Un bonheur et une joie contagieuse qui ne plaît pas à tout le monde. Quelques habitants de quelques villages commencent à se méfier de cette jeune fille et de cette joie qu’elle propage autour d’elle. Ces chants et ces danses ne sont pas utiles pour notre travail, critiquent certains villageois. Colère, envie et jalousie, ces sentiments qu’elle avait observés tout en haut, Beivi les retrouve chez certains villageois. Ces derniers semblent bien décidés à se débarrasser de Beivi, et se rendent pour ce faire chez un sorcier. Le sorcier, qui se complaît dans la noirceur et l’obscurité, trouve dans la requête des villageois un moyen idéal de se venger du Soleil. Car il sait que Beivi est la fille de l’astre brillant. Il conseille aux villageois d’enfermer Beivi dans une kata, et de boucher le puits de lumière qui laisse échapper la fumée du feu.

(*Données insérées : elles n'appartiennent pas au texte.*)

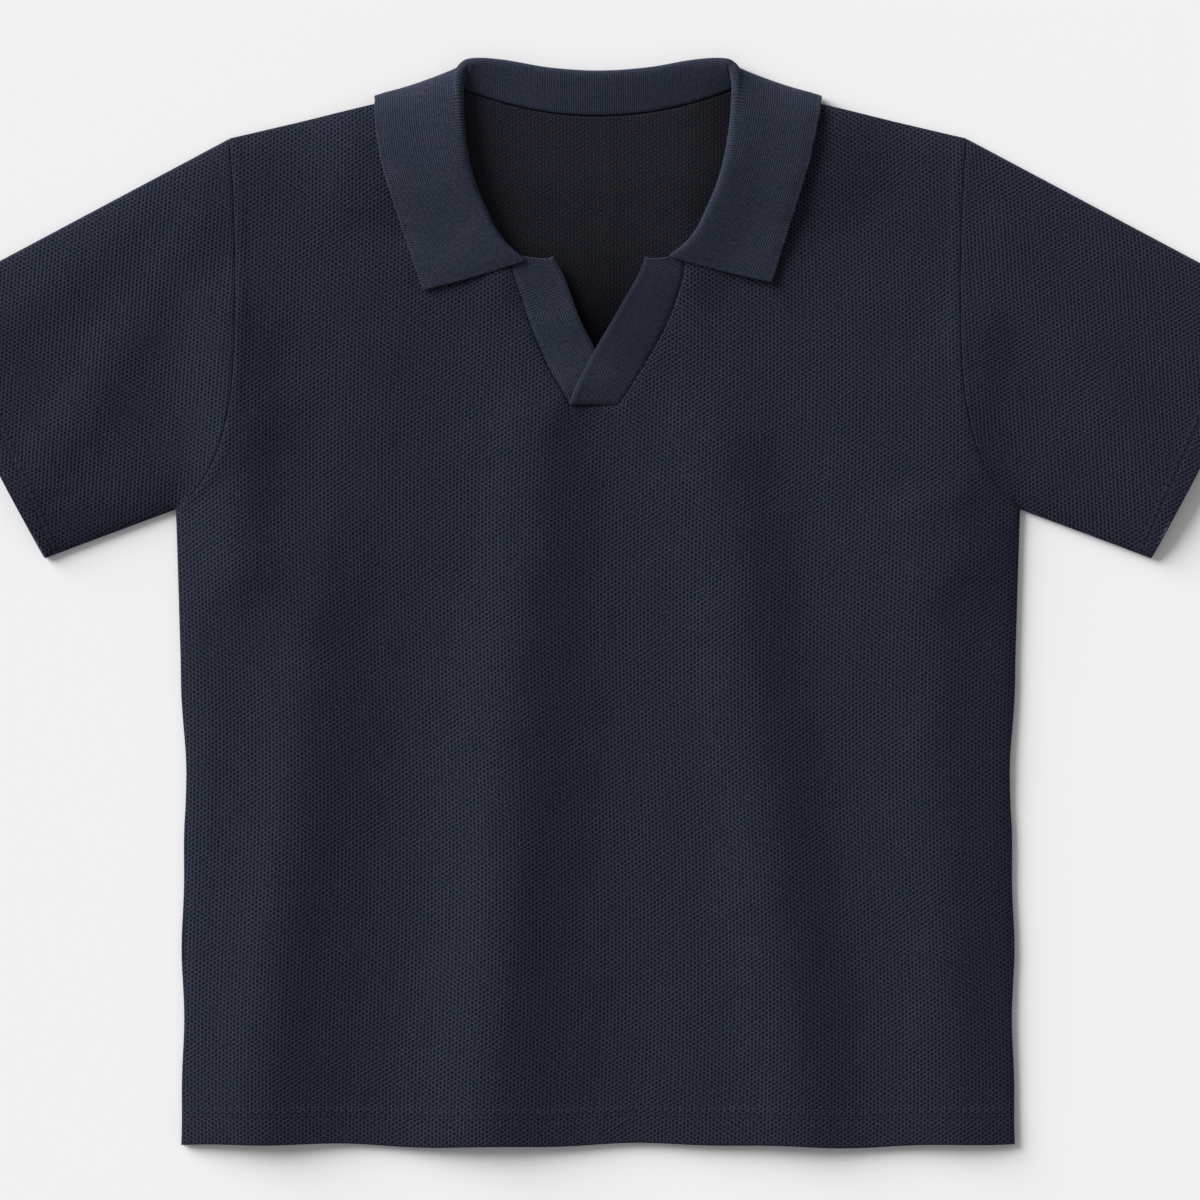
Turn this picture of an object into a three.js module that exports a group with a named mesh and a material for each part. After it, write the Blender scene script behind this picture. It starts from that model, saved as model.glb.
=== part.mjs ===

Une fois la jeune fille à leur merci, il leur suffira de jeter sur elle une pierre moussue pour qu’elle disparaisse. Les villageois, empressés d’accomplir leur noir dessein, enferment Beivi dans sa kata mais, dans l’empressement, oublient de fermer le puits de fumée. Les villageois jettent une pierre sur elle. Beivi pâlit mais rassemble ses dernières forces pour lancer un dernier chant, une musique plus belle et plus ample que celles qu’elle avait pu donner jusque-là. Une musique de générosité éternelle. Et une fois son chant terminé, Beivi s’envole en fumée, en spirale de feu et disparaît à travers le puits de fumée, resté ouvert.
Depuis ce jour, Beivi n’est plus jamais revenue sur terre, mais sa mémoire demeure à travers les chants et les danses du peuple sámi. Et c’est ainsi que la joie est venue au monde.